Cette banqueroute des sociaux-démocrates est due à la nature même du réformisme dans un capitalisme en crise. Le capitalisme ne peut se permettre aucune réforme significative.
La seule façon de gagner les réformes nécessaires pour sauver le système de santé, régler la crise climatique, offrir des logements et des emplois de qualité à tous, est d’entrer en lutte directe contre les capitalistes qui s’accrochent de toutes leurs forces à leurs richesses. La seule façon d’obtenir des réformes est de mener une lutte de classe révolutionnaire.

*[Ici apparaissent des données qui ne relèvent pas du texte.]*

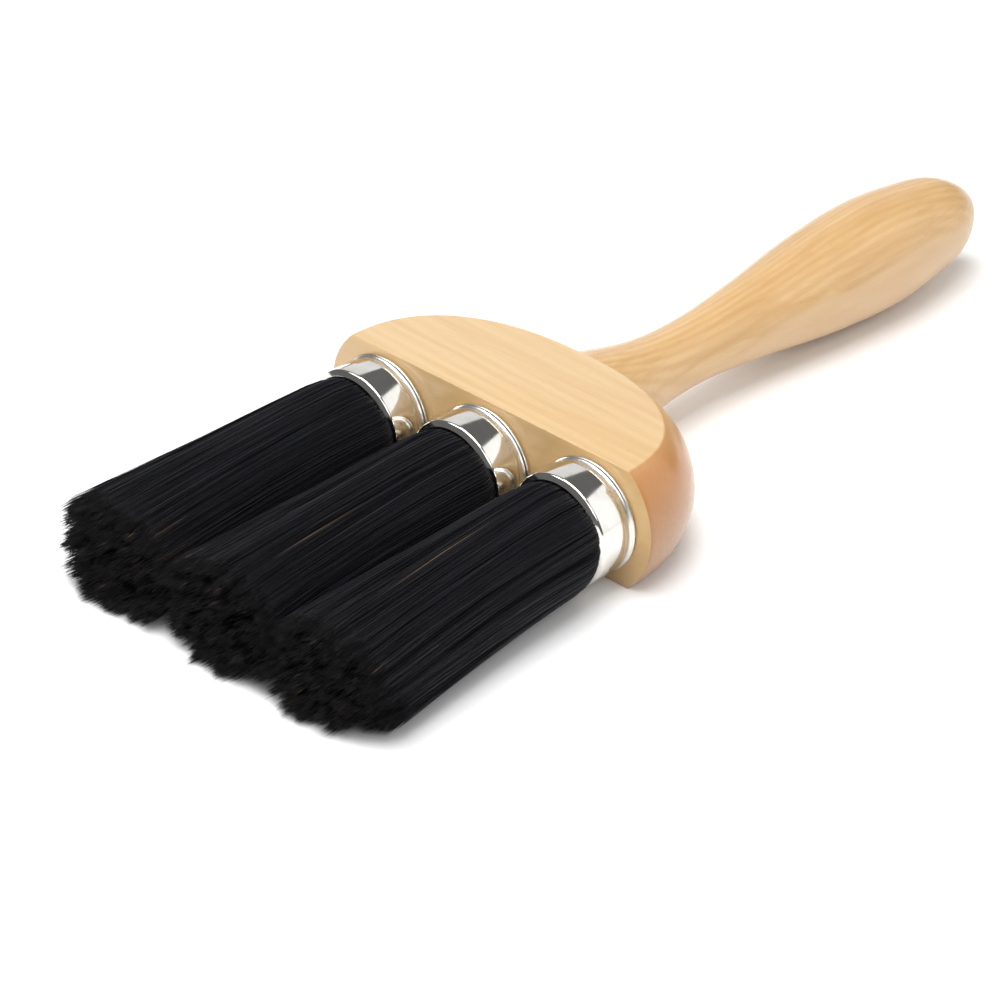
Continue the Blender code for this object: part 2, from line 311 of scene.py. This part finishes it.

Et comme ces politiciens réformistes ont peur de mener une lutte des classes, ils se retrouvent à accepter le système et se rendent ainsi indistinguables des libéraux détestés. Ils deviennent associés au statu quo et à l’establishment, et peuvent facilement être balayés par les populistes de droite qui disent s’opposer à l’establishment. Cela signifie que ni les libéraux, ni les réformistes ne peuvent vaincre les Trump de ce monde.
Mais le trumpisme n’apporte pas plus de solutions à la crise du capitalisme que le libéralisme. Le populisme de droite, qui suscite tant d’espoir chez bien des gens, produira une profonde déception.
Loin d’améliorer les choses, Trump ne fera qu’accélérer la crise. Par exemple, les barrières tarifaires qu’il menace d’imposer risquent surtout de déclencher une dépression mondiale en faisant reculer le commerce international et en provoquant de l’inflation.
Les millions d’électeurs de Trump convaincus par ses promesses délirantes pourraient rapidement se retourner contre lui, avec la colère de gens trahis.
La période qui s’ouvre risque d’être marquée par les crises politiques et économiques, la désillusion et les changements rapides dans les consciences.
Le sentiment anti-establishment qui habite les masses grandira sous l’effet de l’approfondissement de la crise. Pour canaliser ce sentiment et vaincre le trumpisme, il faut bâtir une solution de rechange communiste révolutionnaire. C’est aussi la seule solution pour sortir de l’impasse du capitalisme en crise.